Seiring dengan perkembangan zaman tanah ulayat tidak terurus lagi oleh masyarakat adat karena tatanan kehidupan masyarakat adat semakin memudar, yang awalnya bersifat kolonial berubah kepada individual dan tanah ulayat banyak beralih fungsi menjadi hak milik. Masuknya perusahaan-perusahaan yang melakukan penebangan kayu secara besar-besaran membuat ekonomi masyarakat adat saat itu semakin terhimpit.

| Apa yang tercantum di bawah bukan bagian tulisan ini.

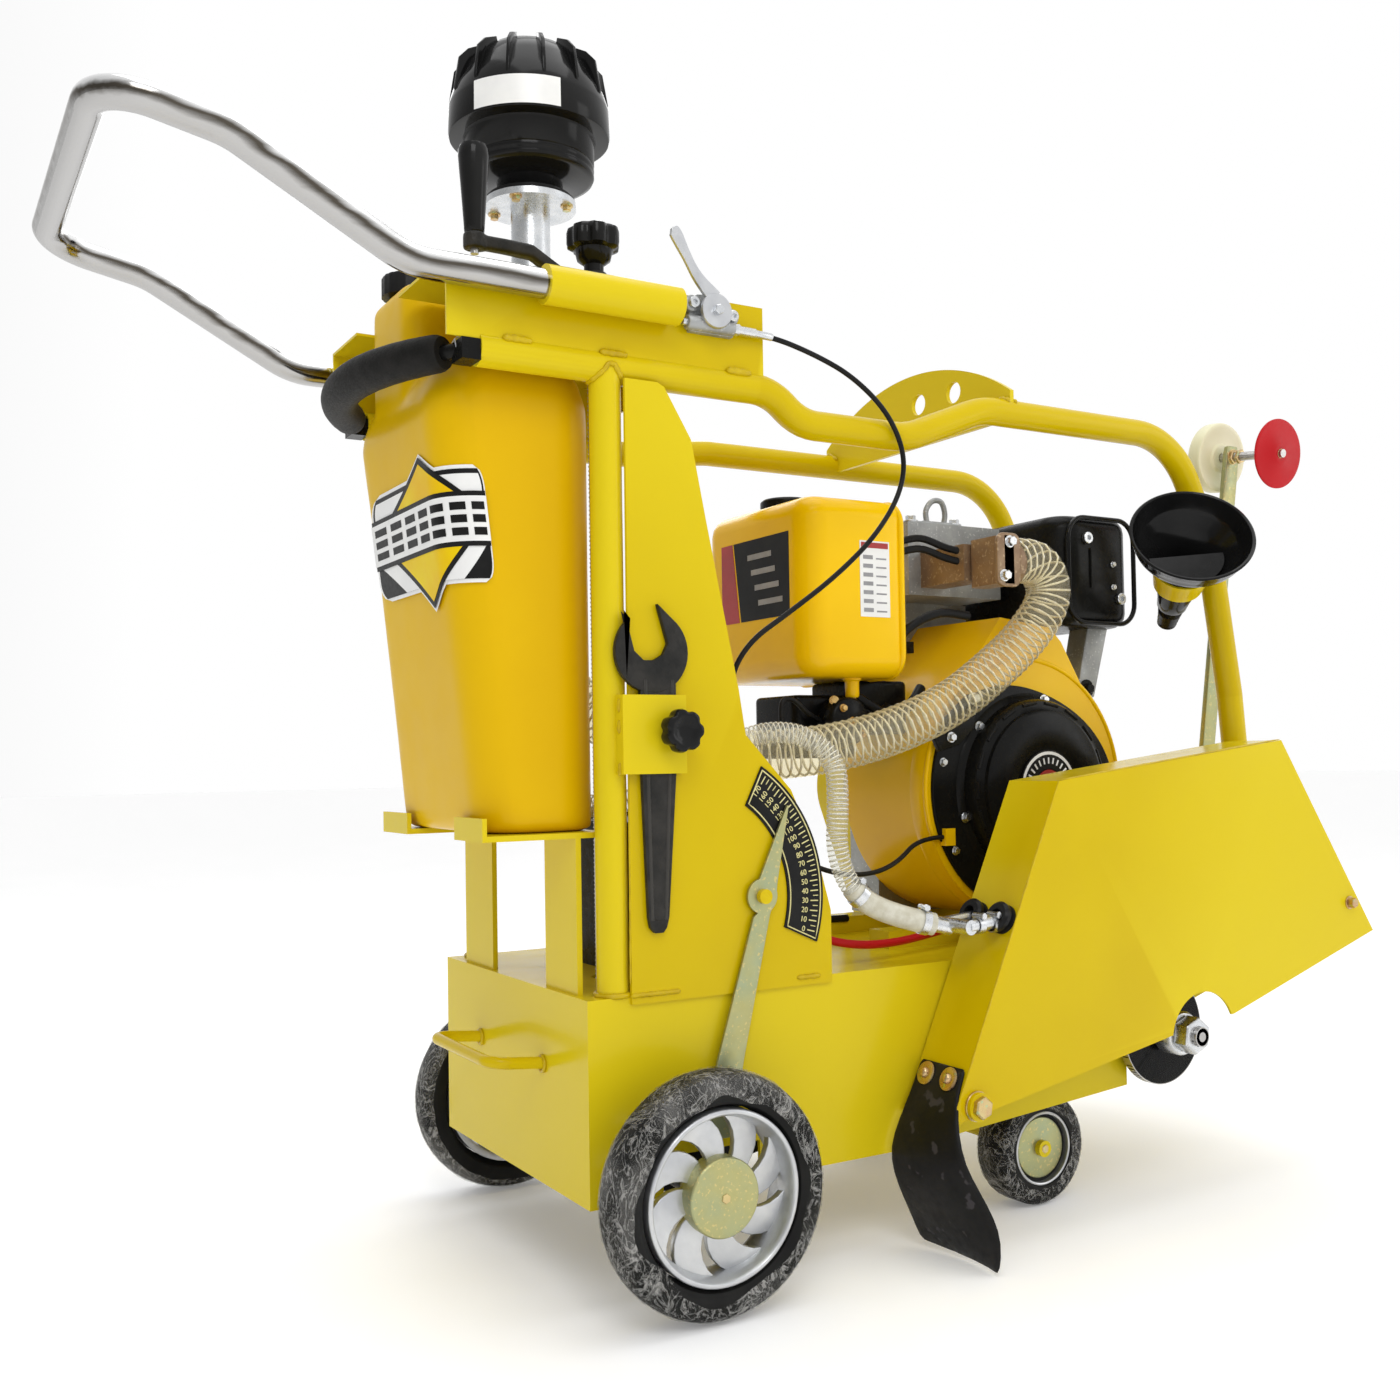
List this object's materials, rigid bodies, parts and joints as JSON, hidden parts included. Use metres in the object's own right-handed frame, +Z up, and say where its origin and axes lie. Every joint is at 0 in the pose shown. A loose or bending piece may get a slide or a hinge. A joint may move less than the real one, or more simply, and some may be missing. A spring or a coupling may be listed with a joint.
{
  "type": "walk-behind concrete saw",
  "caption": "Engine-driven floor saw pushed by a handlebar, with a water tank, a crank-set depth, a lifting blade guard and a folding guide arm.",
  "frame": {"origin": "on the ground at the middle of the whole machine's footprint", "axes": "+X forward, towards the blade, +Y to the operator's left, +Z up"},
  "size_m": [1.633, 0.632, 1.469],
  "materials": {
    "frame_paint": "gloss",
    "engine_paint": "gloss",
    "tank_plastic": "satin",
    "black_metal": "gloss",
    "black_plastic": "gloss",
    "matte_black": "matte",
    "bright_chrome": "polished",
    "zinc": "satin",
    "steel": "satin",
    "cast_alloy": "cast",
    "engine_alloy": "cast",
    "tyre_rubber": "matte",
    "rubber": "matte",
    "foam": "matte",
    "clear_hose": "clear",
    "white_nylon": "satin",
    "black_cast": "painted"
  },
  "bodies": {
    "chassis": {"deck_plate": "frame_paint", "side_plates": "frame_paint", "cross_shafts": "steel", "front_axle_brackets": "frame_paint", "pull_handle": "frame_paint", "rear_posts": "frame_paint", "frame_tube_right": "frame_paint", "frame_tube_left": "frame_paint", "depth_side_plate": "frame_paint", "depth_scale": "matte_black", "lift_plate": "frame_paint", "control_panel": "frame_paint", "handlebar": "bright_chrome", "pad_bar": "black_metal", "bar_pad": "foam", "water_tank": "tank_plastic", "tank_cradle": "frame_paint", "battery": "black_plastic", "engine_block": "engine_alloy", "fan_housing": "engine_paint", "recoil_cover": "black_plastic", "fuel_tank": "engine_paint", "muffler": "black_metal", "intake_elbow": "engine_alloy", "precleaner_pipe": "zinc", "precleaner": "black_plastic", "intake_hose": "clear_hose", "water_hose": "clear_hose", "throttle_cable": "rubber", "throttle_body": "cast_alloy", "wrench_holder": "frame_paint", "shaft_bearings": "black_cast", "drive_belts": "rubber", "belt_guard": "frame_paint"},
    "axle_carriage": {"axle_carriage": "frame_paint"},
    "rear_wheel_right": {"rear_tyre_right": "tyre_rubber", "rear_rim_right": "cast_alloy"},
    "rear_wheel_left": {"rear_tyre_left": "tyre_rubber", "rear_rim_left": "cast_alloy"},
    "front_wheel_right": {"front_wheel_right": "tyre_rubber"},
    "front_wheel_left": {"front_wheel_left": "tyre_rubber"},
    "depth_crank": {"depth_crank": "black_metal"},
    "crank_grip": {"crank_grip": "black_plastic"},
    "lock_knob": {"lock_knob": "black_plastic"},
    "depth_pointer": {"depth_pointer": "zinc"},
    "throttle_lever": {"throttle_lever": "cast_alloy"},
    "wrench_knob": {"wrench_knob": "black_plastic"},
    "wrench": {"wrench": "black_cast"},
    "blade_guard": {"guard_shell": "frame_paint", "guard_handle": "frame_paint", "mud_flap": "rubber", "guard_water_pipes": "steel"},
    "blade_shaft": {"blade_shaft": "steel", "driven_pulley": "black_cast"},
    "drive_pulley": {"drive_pulley": "black_cast"},
    "arbor_nut": {"arbor_nut": "steel"},
    "guide_arm": {"guide_arm": "zinc"},
    "guide_wheels": {"guide_wheels": "white_nylon"},
    "funnel": {"funnel": "black_plastic"},
    "tank_cap": {"tank_cap": "black_plastic"}
  },
  "joints": [
    {"name": "axle_lift", "type": "hinge", "parent": "chassis", "child": "axle_carriage", "pos_m": [-0.0415, 0.024, 0.17], "axis": [0, -1, 0], "range_deg": [0, 30]},
    {"name": "rear_wheel_right_spin", "type": "hinge", "parent": "axle_carriage", "child": "rear_wheel_right", "pos_m": [-0.2355, -0.243, 0.125], "axis": [0, 1, 0], "continuous": true},
    {"name": "rear_wheel_left_spin", "type": "hinge", "parent": "axle_carriage", "child": "rear_wheel_left", "pos_m": [-0.2355, 0.291, 0.125], "axis": [0, 1, 0], "continuous": true},
    {"name": "front_wheel_right_spin", "type": "hinge", "parent": "chassis", "child": "front_wheel_right", "pos_m": [0.2885, -0.141, 0.071], "axis": [0, 1, 0], "continuous": true},
    {"name": "front_wheel_left_spin", "type": "hinge", "parent": "chassis", "child": "front_wheel_left", "pos_m": [0.2885, 0.189, 0.071], "axis": [0, 1, 0], "continuous": true},
    {"name": "depth_crank_turn", "type": "hinge", "parent": "chassis", "child": "depth_crank", "pos_m": [-0.2535, -0.038, 1.1], "axis": [0, 0, 1], "range_deg": [0, 720]},
    {"name": "crank_grip_spin", "type": "hinge", "parent": "depth_crank", "child": "crank_grip", "pos_m": [-0.3985, -0.038, 1.19], "axis": [0, 0, 1], "continuous": true},
    {"name": "lock_knob_turn", "type": "hinge", "parent": "depth_crank", "child": "lock_knob", "pos_m": [-0.2535, -0.038, 1.15], "axis": [0, 0, 1], "range_deg": [0, 360]},
    {"name": "depth_pointer_swing", "type": "hinge", "parent": "chassis", "child": "depth_pointer", "pos_m": [-0.1345, -0.185, 0.412], "axis": [0, 1, 0], "range_deg": [0, 30]},
    {"name": "throttle_lever_swing", "type": "hinge", "parent": "chassis", "child": "throttle_lever", "pos_m": [-0.1835, -0.19, 1.043], "axis": [0, 1, 0], "range_deg": [-10, 70]},
    {"name": "wrench_knob_turn", "type": "hinge", "parent": "chassis", "child": "wrench_knob", "pos_m": [-0.2445, -0.206, 0.591], "axis": [0, 1, 0], "range_deg": [0, 360]},
    {"name": "wrench_lift", "type": "slide", "parent": "chassis", "child": "wrench", "axis": [0, 0, 1], "range_m": [0, 0.12]},
    {"name": "blade_guard_lift", "type": "hinge", "parent": "chassis", "child": "blade_guard", "pos_m": [0.0945, -0.221, 0.17], "axis": [0, -1, 0], "range_deg": [0, 22], "deforming": ["water_hose"]},
    {"name": "blade_shaft_spin", "type": "hinge", "parent": "chassis", "child": "blade_shaft", "pos_m": [0.4705, 0.024, 0.203], "axis": [0, 1, 0], "continuous": true},
    {"name": "drive_pulley_spin", "type": "hinge", "parent": "chassis", "child": "drive_pulley", "pos_m": [0.3725, 0.204, 0.516], "axis": [0, 1, 0], "continuous": true},
    {"name": "arbor_nut_slide", "type": "slide", "parent": "blade_shaft", "child": "arbor_nut", "axis": [0, -1, 0], "range_m": [0, 0.06]},
    {"name": "guide_arm_swing", "type": "hinge", "parent": "chassis", "child": "guide_arm", "pos_m": [0.7265, -0.036, 0.338], "axis": [0, 1, 0], "range_deg": [0, 115]},
    {"name": "guide_wheels_spin", "type": "hinge", "parent": "guide_arm", "child": "guide_wheels", "pos_m": [0.7265, -0.12011, 0.985], "axis": [0, 0.9917, 0.1289], "continuous": true},
    {"name": "funnel_lift", "type": "slide", "parent": "chassis", "child": "funnel", "axis": [-0.479, -0.671, 0.566], "range_m": [0, 0.15]},
    {"name": "tank_cap_turn", "type": "hinge", "parent": "chassis", "child": "tank_cap", "pos_m": [-0.4335, 0.074, 1.106], "axis": [0, 0, 1], "range_deg": [0, 120]}
  ],
  "couplings": [
    {"joint": "depth_crank_turn", "follows": "axle_lift", "ratio": 24},
    {"joint": "depth_pointer_swing", "follows": "axle_lift", "ratio": 1},
    {"joint": "drive_pulley_spin", "follows": "blade_shaft_spin", "ratio": 0.75}
  ]
}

Melihat kondisi tersebut sekitar tahun 1998 tokoh-tokoh adat berupaya mencari investor untuk mengelola tanah ulayat tersebut untuk dikerjasamakan dalam pembangunan kebun kelapa sawit dengan sistem bagi hasil (Pola Plasma 2 Ha per Kepala Keluarga). Keinginan masyarakat tersebut sudah disampaikan ke pemerintah seperti Inhutani IV dan PTPN III untuk melakukan kerjasama, namun entah kenapa tidak terlaksana dan tidak mendapat respon. Kemudian pada saat itu tokoh-tokoh adat sebagai perwakilan masyarakat sepakat menawarkan kerjasama kepada SUTAN RAJA DARIANUS LUNGGUK SITORUS pemilik PT. TOR GANDA untuk mengelola tanah ulayat mereka tersebut yang kemudian mendapat tanggapan positif, sehingga terlaksana kerjasama dalam bentuk pembangunan kebun kelapa sawit dengan sistem bagi hasil dan sampai saat ini sudah dinikmati oleh masyarakat.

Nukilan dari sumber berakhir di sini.